Coinbase filed its Q1 2026 results on May 7 via an 8-K covering Item 2.02 Results of Operations and Financial Condition. The headline number is $1.41 billion in revenue for the quarter ending March 31, 2026. That is the most recent loaded metric and it lands against a backdrop where the stock has shed roughly 19% year-to-date through May 20.

The filing itself is an earnings disclosure. What makes it worth reading carefully is not the revenue line alone but the combination of that result with a disclosure environment that has been running at maximum intensity.

The Revenue Number in Context

Coinbase's $1.41 billion Q1 revenue reflects the exchange's direct sensitivity to crypto market conditions. Trading volume, custody growth, and market-cycle positioning all feed into that figure. Bitcoin dominance was running at 58.1% as of the macro snapshot captured May 21, meaning the crypto tape has been Bitcoin-led rather than altcoin-driven. For Coinbase, a Bitcoin-led tape typically compresses the diversity of trading activity relative to a broader altcoin cycle, which matters for how durable the revenue base looks across quarters.
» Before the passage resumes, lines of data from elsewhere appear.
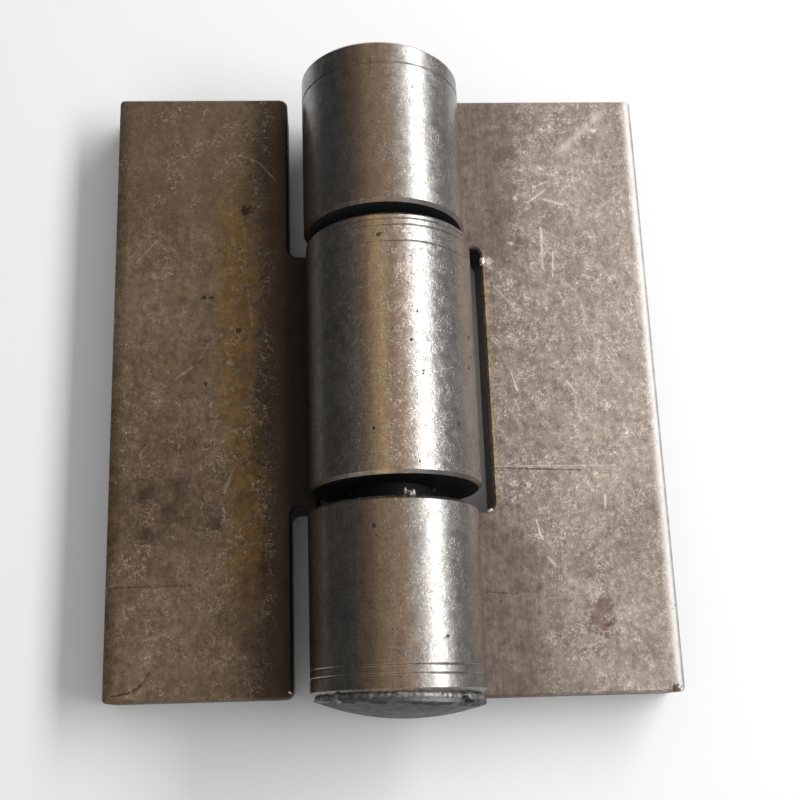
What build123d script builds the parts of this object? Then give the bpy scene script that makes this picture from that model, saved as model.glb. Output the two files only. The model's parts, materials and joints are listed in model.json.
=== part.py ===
from build123d import *
from math import radians, sin, sqrt
import os

# Weld-on steel butt hinge with three turned knuckles, lying open on its back.
# X runs across the open leaves, Y along the pin, Z up out of the hinge's front.
# The origin is under the pin, at the middle of the overall length, on the plane of the leaf backs.
# All sizes are in millimetres.

# Leaves
leaf_height = 100.0
leaf_reach = 43.7
leaf_thickness = 8.0
leaf_corner_radius = 0.8
leaf_edge_break = 0.35
edge_roll_width = 2.0
edge_roll_drop = 0.45
notch_corner_radius = 1.4

# Knuckles: two outer ones on the fixed leaf, one middle one on the swing leaf
knuckle_diameter = 25.7
middle_knuckle_oversize = 0.4
middle_knuckle_length = 40.0
middle_turning_offset = 0.5
knuckle_edge_break = 0.5
bottom_rim_chamfer = 1.1
top_end_set_back = 0.3
top_end_skew = 2.5
bore_mouth_chamfer = 0.5

# Room between the two halves
end_play = 5.0
swing_lift = 0.12 * end_play
tab_room = 0.4 * end_play
notch_room = 0.9 * end_play
outer_side_clearance = 2.6
middle_side_clearance = 3.15

# Pin
pin_diameter = 12.0
pin_running_clearance = 0.05
pin_push_clearance = 0.02
pin_head_inset = 0.3
pin_head_height = 2.8
pin_head_rim = 0.6
pin_head_skew = 2.4
pin_top_sink = 3.0
plug_mouth_diameter = 17.0
plug_mouth_depth = 2.4

# Welds along the backs of the knuckles
weld_root_land = 1.2
weld_toe_share = 0.42
weld_crown = 0.4
weld_plate_inset = 0.2
weld_end_inset = 1.2
weld_ripple_pitch = 2.3
weld_ripple_depth = 0.3

# Rings scribed by the turning tool
ring_width = 0.35
ring_depth = 0.12
top_ring_from_end = 4.0
middle_rings_from_end = (1.1, 2.1, 4.7)
bottom_rings_from_end = (3.0, 4.2)

outer_radius = knuckle_diameter / 2
middle_radius = (knuckle_diameter + middle_knuckle_oversize) / 2
pin_radius = pin_diameter / 2
axis_height = max(outer_radius, middle_radius)
half_height = leaf_height / 2
half_space = (middle_knuckle_length + end_play) / 2
overall_middle = (swing_lift - pin_head_height) / 2


def on_pin_axis(shape):
    """Lay a shape that was turned about Z along the hinge's axis."""
    return Pos(0, 0, axis_height) * Rot(-90, 0, 0) * shape


def turned(points):
    """Turn a half section of (radius, height) points about Z."""
    return revolve(Plane.XZ * make_face(Polyline(*points, close=True)), Axis.Z)


def bar(radius, low, high, low_break, high_break, rings=()):
    """A turned bar with broken ends and scribed rings at the given heights."""
    points = [(0, low), (radius - low_break, low), (radius, low + low_break)]
    for height in sorted(rings):
        points.append((radius, height - ring_width / 2))
        points.append((radius - ring_depth, height))
        points.append((radius, height + ring_width / 2))
    points += [(radius, high - high_break), (radius - high_break, high), (0, high)]
    return turned(points)


def bore(radius, low, high):
    """The hole for the pin, with a chamfered mouth at each end."""
    mouth = radius + bore_mouth_chamfer
    return turned([
        (0, low), (mouth, low), (radius, low + bore_mouth_chamfer),
        (radius, high - bore_mouth_chamfer), (mouth, high), (0, high),
    ])


def past_top_end():
    """Everything beyond the barrel's top end, which is sawn a little askew."""
    size = 2 * knuckle_diameter
    block = Box(size, size, size, align=(Align.CENTER, Align.CENTER, Align.MIN))
    return Pos(0, 0, half_height - top_end_set_back) * Rot(0, top_end_skew, 0) * block


def plug_hole():
    """The funnel above the pin's top end, which the plug weld fills."""
    floor = half_height - pin_top_sink
    neck = half_height - plug_mouth_depth
    brim = half_height + plug_mouth_depth
    radius = pin_radius + pin_push_clearance
    brim_radius = plug_mouth_diameter - radius
    funnel = turned([(0, floor), (radius, floor), (radius, neck), (brim_radius, brim), (0, brim)])
    return funnel - past_top_end()


def top_knuckle():
    ring = half_height - top_ring_from_end
    stock = half_height + plug_mouth_depth
    body = bar(outer_radius, half_space, stock, knuckle_edge_break, knuckle_edge_break, [ring])
    body -= past_top_end()
    body = chamfer(body.faces().sort_by(Axis.Z)[-1].edges(), knuckle_edge_break)
    body -= bore(pin_radius + pin_push_clearance, half_space, half_height)
    return on_pin_axis(body - plug_hole())


def bottom_knuckle():
    rings = [distance - half_height for distance in bottom_rings_from_end]
    body = bar(
        outer_radius, -half_height, -half_space, bottom_rim_chamfer, knuckle_edge_break, rings
    )
    return on_pin_axis(body - bore(pin_radius + pin_push_clearance, -half_height, -half_space))


def middle_knuckle():
    """Turned a little off its bore, so that its side steps past the outer knuckles."""
    half = middle_knuckle_length / 2
    rings = [half - distance for distance in middle_rings_from_end]
    outside = bar(middle_radius, -half, half, knuckle_edge_break, knuckle_edge_break, rings)
    hole = bore(pin_radius + pin_running_clearance, -half, half)
    body = Pos(middle_turning_offset, 0, 0) * outside - hole
    return Pos(0, swing_lift, 0) * on_pin_axis(body)


def hinge_pin():
    """A straight shank with a low head, whose dome is dressed a little askew."""
    head_radius = outer_radius - pin_head_inset
    seat = -half_height
    top = half_height - pin_top_sink
    crown = seat - pin_head_height
    rise = pin_head_height - pin_head_rim
    dome_radius = (head_radius ** 2 + rise ** 2) / (2 * rise)
    shank = turned([(0, seat), (pin_radius, seat), (pin_radius, top), (0, top)])
    head = turned([(0, crown), (head_radius, crown), (head_radius, seat), (0, seat)])
    dome_x = dome_radius * sin(radians(pin_head_skew))
    head &= Pos(dome_x, 0, crown + dome_radius) * Sphere(dome_radius)
    return on_pin_axis(shank + head)


def weld_edge(radius, offset):
    """How far from the pin a leaf's welded edge lies, so that its front lip meets the knuckle."""
    drop = axis_height - leaf_thickness + weld_root_land
    return sqrt(radius ** 2 - drop ** 2) - offset


def broken_edges(leaf, welded_x):
    """Break the sharp edges of a leaf's two faces, except where it is welded."""
    faces = leaf.faces().sort_by(Axis.Z)
    edges = [edge for face in (faces[0], faces[-1]) for edge in face.edges()]
    free = [edge for edge in edges if abs(edge.center().X - welded_x) > leaf_edge_break]
    return chamfer(free, leaf_edge_break)


def cope(radius, offset, low, high):
    """The round of a knuckle, cut out of the leaf that is welded to it."""
    return on_pin_axis(Pos(offset, 0, (low + high) / 2) * Cylinder(radius, high - low))


def plate(low_x, high_x, middle_y, height):
    """A flat piece of leaf between two X values, as a sketch."""
    return Pos((low_x + high_x) / 2, middle_y) * Rectangle(high_x - low_x, height)


def rounded_leaf(outline, outer_x, notch_x):
    """Thicken a leaf's outline and round its outer and notch corners."""
    leaf = extrude(outline, leaf_thickness)
    uprights = leaf.edges().filter_by(Axis.Z)
    outer = [edge for edge in uprights if abs(edge.center().X - outer_x) < leaf_corner_radius]
    leaf = fillet(outer, leaf_corner_radius)
    uprights = leaf.edges().filter_by(Axis.Z)
    inner = [edge for edge in uprights if abs(edge.center().X - notch_x) < notch_corner_radius]
    return fillet(inner, notch_corner_radius)


def edge_roll(side):
    """What the shears rolled off the front of a leaf along its outer edge."""
    start = leaf_reach - edge_roll_width
    radius = (edge_roll_width ** 2 + edge_roll_drop ** 2) / (2 * edge_roll_drop)
    away = Rectangle(edge_roll_width, edge_roll_drop, align=Align.MIN)
    section = Pos(start, leaf_thickness - edge_roll_drop) * away
    section -= Pos(start, leaf_thickness - radius) * Circle(radius)
    roll = extrude(Plane.XZ * section, leaf_height, both=True)
    return roll if side > 0 else mirror(roll, Plane.YZ)


def fixed_leaf():
    """The right leaf, notched in the middle and welded to the outer knuckles."""
    edge_x = weld_edge(outer_radius, 0)
    notch_x = middle_radius + middle_side_clearance
    outline = plate(edge_x, leaf_reach, 0, leaf_height)
    outline -= plate(0, notch_x, swing_lift, middle_knuckle_length + notch_room)
    leaf = broken_edges(rounded_leaf(outline, leaf_reach, notch_x), edge_x)
    leaf -= cope(outer_radius, 0, -leaf_height, leaf_height)
    return leaf - edge_roll(1)


def swing_leaf():
    """The left leaf, notched at both ends and welded to the middle knuckle."""
    edge_x = -weld_edge(middle_radius, middle_turning_offset)
    notch_x = -outer_radius - outer_side_clearance
    outline = plate(-leaf_reach, notch_x, swing_lift, leaf_height)
    outline += plate(notch_x, edge_x, swing_lift, middle_knuckle_length + tab_room)
    leaf = broken_edges(rounded_leaf(outline, -leaf_reach, notch_x), edge_x)
    leaf -= cope(middle_radius, middle_turning_offset, -leaf_height, leaf_height)
    return leaf - edge_roll(-1)


def weld_bead(side, radius, offset, low, high):
    """The weld that fills the groove between a leaf's edge and the back of its knuckle."""
    edge_x = weld_edge(radius, -side * offset)
    toe_x = weld_toe_share * radius
    toe_z = axis_height - sqrt(radius ** 2 - toe_x ** 2)
    root = (side * edge_x, leaf_thickness - weld_root_land)
    lip = (side * edge_x, weld_plate_inset)
    toe = (side * toe_x + offset, toe_z)
    middle = ((lip[0] + toe[0]) / 2, (lip[1] + toe[1]) / 2 - weld_crown)
    outline = Line(root, lip) + ThreePointArc(lip, middle, toe) + Line(toe, root)
    section = Plane.XZ * make_face(outline)
    bead = extrude(Pos(0, low, 0) * section, high - low, dir=(0, 1, 0))
    bead -= cope(radius, offset, low, high)
    for groove in ripple_grooves(lip, toe, low, high):
        bead -= groove
    return bead


def ripple_grooves(lip, toe, low, high):
    """Shallow grooves across a bead, one after each pass of the electrode."""
    run = sqrt((toe[0] - lip[0]) ** 2 + (toe[1] - lip[1]) ** 2)
    across = ((toe[0] - lip[0]) / run, 0, (toe[1] - lip[1]) / run)
    centre = ((lip[0] + toe[0]) / 2, (lip[1] + toe[1]) / 2 - weld_crown)
    count = int((high - low) / weld_ripple_pitch)
    first = (low + high - (count - 1) * weld_ripple_pitch) / 2
    for number in range(count):
        start = Plane(
            origin=(centre[0], first + number * weld_ripple_pitch, centre[1]), x_dir=(0, 1, 0),
            z_dir=across,
        )
        groove = start * Rot(0, 0, 45) * Rectangle(weld_ripple_depth, weld_ripple_depth)
        yield extrude(groove, run, both=True)


def plug_weld():
    """The weld over the pin's top end, dressed flush with the top knuckle."""
    return on_pin_axis(plug_hole())


def nodes():
    inner = half_space + weld_end_inset
    outer = half_height - weld_end_inset
    tab_half = (middle_knuckle_length + tab_room) / 2 - weld_end_inset
    low, high = swing_lift - tab_half, swing_lift + tab_half
    return {
        "fixed_leaf": fixed_leaf(),
        "swing_leaf": swing_leaf(),
        "top_knuckle": top_knuckle(),
        "middle_knuckle": middle_knuckle(),
        "bottom_knuckle": bottom_knuckle(),
        "hinge_pin": hinge_pin(),
        "pin_plug_weld": plug_weld(),
        "top_knuckle_weld": weld_bead(1, outer_radius, 0, inner, outer),
        "bottom_knuckle_weld": weld_bead(1, outer_radius, 0, -outer, -inner),
        "middle_knuckle_weld": weld_bead(-1, middle_radius, middle_turning_offset, low, high),
    }


os.makedirs("parts", exist_ok=True)
for name, solid in nodes().items():
    export_step(Pos(0, -overall_middle, 0) * solid, f"parts/{name}.step")
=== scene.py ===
import bpy
import bmesh
import json
import math
from mathutils import Matrix, Vector, noise


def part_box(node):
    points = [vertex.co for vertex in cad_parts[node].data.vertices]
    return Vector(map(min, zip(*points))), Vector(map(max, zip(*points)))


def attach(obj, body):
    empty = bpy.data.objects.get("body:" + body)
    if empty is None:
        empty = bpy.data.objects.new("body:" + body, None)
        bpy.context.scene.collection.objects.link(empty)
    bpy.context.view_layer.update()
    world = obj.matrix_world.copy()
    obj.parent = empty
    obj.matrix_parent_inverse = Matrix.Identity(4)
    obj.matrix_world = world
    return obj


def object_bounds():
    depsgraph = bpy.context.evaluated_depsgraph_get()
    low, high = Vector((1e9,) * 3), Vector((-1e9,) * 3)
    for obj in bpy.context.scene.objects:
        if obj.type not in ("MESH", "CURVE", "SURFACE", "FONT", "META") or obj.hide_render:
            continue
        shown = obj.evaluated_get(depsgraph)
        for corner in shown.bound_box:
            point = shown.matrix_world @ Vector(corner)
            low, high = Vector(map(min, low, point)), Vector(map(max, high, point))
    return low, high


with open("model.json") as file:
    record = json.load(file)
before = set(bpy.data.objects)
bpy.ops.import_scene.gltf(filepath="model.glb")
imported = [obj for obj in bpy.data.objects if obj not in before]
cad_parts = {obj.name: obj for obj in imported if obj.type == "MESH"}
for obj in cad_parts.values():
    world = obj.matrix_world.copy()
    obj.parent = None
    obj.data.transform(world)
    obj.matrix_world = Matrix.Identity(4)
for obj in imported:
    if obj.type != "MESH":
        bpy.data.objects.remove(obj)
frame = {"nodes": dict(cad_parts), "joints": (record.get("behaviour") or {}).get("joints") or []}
cad_low, cad_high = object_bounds()

MM = 0.001

# The frame's own measures, in millimetres
AXIS = Vector(frame["joints"][0]["pos_m"]) / MM
TOP_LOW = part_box("top_knuckle")[0] / MM
MIDDLE_LOW, MIDDLE_HIGH = (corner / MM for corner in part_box("middle_knuckle"))
BOTTOM_LOW, BOTTOM_HIGH = (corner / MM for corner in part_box("bottom_knuckle"))
FIXED_LOW, FIXED_HIGH = (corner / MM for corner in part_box("fixed_leaf"))
PIN_LOW, PIN_HIGH = (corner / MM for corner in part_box("hinge_pin"))
LEAF_FRONT = FIXED_HIGH.z

# The camera, from a perspective fit to the photograph. Its place is in millimetres from the
# point under the pin at the fixed leaf's mid-height, and its turns are in degrees.
IMAGE_SIDE = 800
SENSOR_WIDTH = 36.0
CAMERA_PLACE = (-9.7, -54.1, 175.7)
CAMERA_YAW = 2.72
CAMERA_PITCH = -14.23
CAMERA_ROLL = 1.74
FOCAL_PIXELS = 1099.0
CENTRE_PIXEL = (378.0, 450.0)

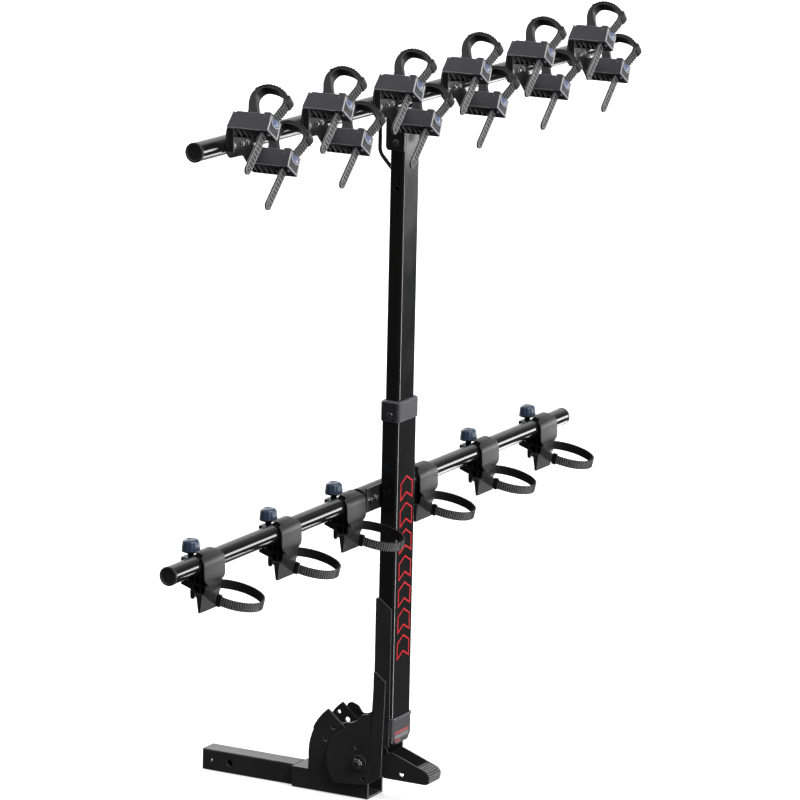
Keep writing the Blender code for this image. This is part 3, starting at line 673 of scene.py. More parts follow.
def foot_pedal():
    inner = PEDAL_HALF - PEDAL_PLATE
    near, far = plates(pedal_outline(), inner, PEDAL_HALF)
    outside = [(y + 0.0010, z - 0.0012) for y, z in PEDAL_TREAD]
    inside = [(-0.107, 0.034), (-0.109, 0.0515), (-0.103, 0.0575), (-0.079, 0.0665)]
    tread = prism("X", outside + inside, -inner - 0.001, inner + 0.001)
    cuts = [rod("X", 0.0053, -0.04, 0.04, 32, PEDAL_AXLE), rod("X", 0.006, -0.04, 0.04, 32, PEDAL_HOLE)]
    shell = combined(near, [far, tread], cuts)
    piece("pedal_shell", shell, "coat", "pedal", nodes=["foot_pedal"], edge=0.0006)
    ribs = []
    for point in path_points(PEDAL_TREAD, 0.0058, 0.011, 0.057):
        centre = (point.x + 0.0002, point.y - 0.0004)
        ribs.append(rod("X", 0.0016, -PEDAL_HALF + 0.0004, PEDAL_HALF - 0.0004, 14, centre))
    piece("pedal_ribs", gathered(ribs), "tread", "pedal", edge=0)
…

The crypto Fear and Greed index sat at 29, classified as fear, at the time of the macro snapshot. That reading does not directly translate into a revenue forecast, but it frames the demand environment that Coinbase is operating in as the next quarter opens.

What the Disclosure Intensity Signals

Coinbase's Filing Risk Score sits at 100 and Event Momentum is also at the ceiling. Both reflect disclosure pattern intensity, not a judgment on the company's financial health. A Filing Risk Score at 100 means the cadence and severity of recent filings require active attention. Event Momentum at the same level reflects the density of material events in the recent filing record.

The risk-factor diff from the most recent 10-K comparison adds texture. Eight risk factors were added, eight were removed, and eight were materially changed when comparing the February 12, 2026 10-K against the February 13, 2025 10-K. That is a meaningful volume of risk-factor evolution for a single annual filing cycle. The changes likely track Coinbase's shifting regulatory posture, the company's expanding product surface, and the ongoing recategorization of crypto exchanges by regulators and index providers. The full text of those changes is in the February 2026 10-K, and reading the specific language matters more than the count.

Insider Activity at 48 sits just below the neutral baseline of 50. That reading reflects routine or low-cluster Form 4 activity, not an absence of information. It simply means the Form 4 tape is not generating the kind of unusual concentration or size that would demand a separate read.

Price Context Frames the Stakes

Through May 20, $COIN was sitting near its 50-day moving average after a 30-day decline of roughly 9.6%. The short-term trend is classified as an uptrend while the long-term trend remains a downtrend. The 52-week high of $444.64, reached in July 2025, is now more than 300 days in the past. The 52-week low of $139.36 was set on February 12, 2026, the same date as the most recent 10-K filing.

That low-to-current recovery of roughly 37% from the February trough sits against a year-to-date decline of about 19% from the January 1 starting point. The stock recovered ground but has not recovered the year. The 200-day moving average remains well above current levels, which frames the distance between the short-term uptrend and the longer-term pressure.

The Q2 Filing Is the Real Test

The May 7 8-K confirms Q1 results. The more important filing will be the Q2 10-Q, which will show whether the $1.41 billion revenue quarter was a peak, a floor, or a run rate. Given the fear-regime crypto sentiment and the Bitcoin-led tape, the mix of transaction revenue versus subscription and services revenue in Q2 will tell investors whether Coinbase's diversification efforts are absorbing cycle pressure or whether the exchange remains as volume-dependent as it has historically been.

The risk-factor evolution in the 2026 10-K also deserves a close read before that Q2 filing arrives. Eight materially changed risk factors in one annual cycle is a signal that the company's own view of its exposure has shifted in ways that a headline revenue number does not capture.

Research only. Not investment advice.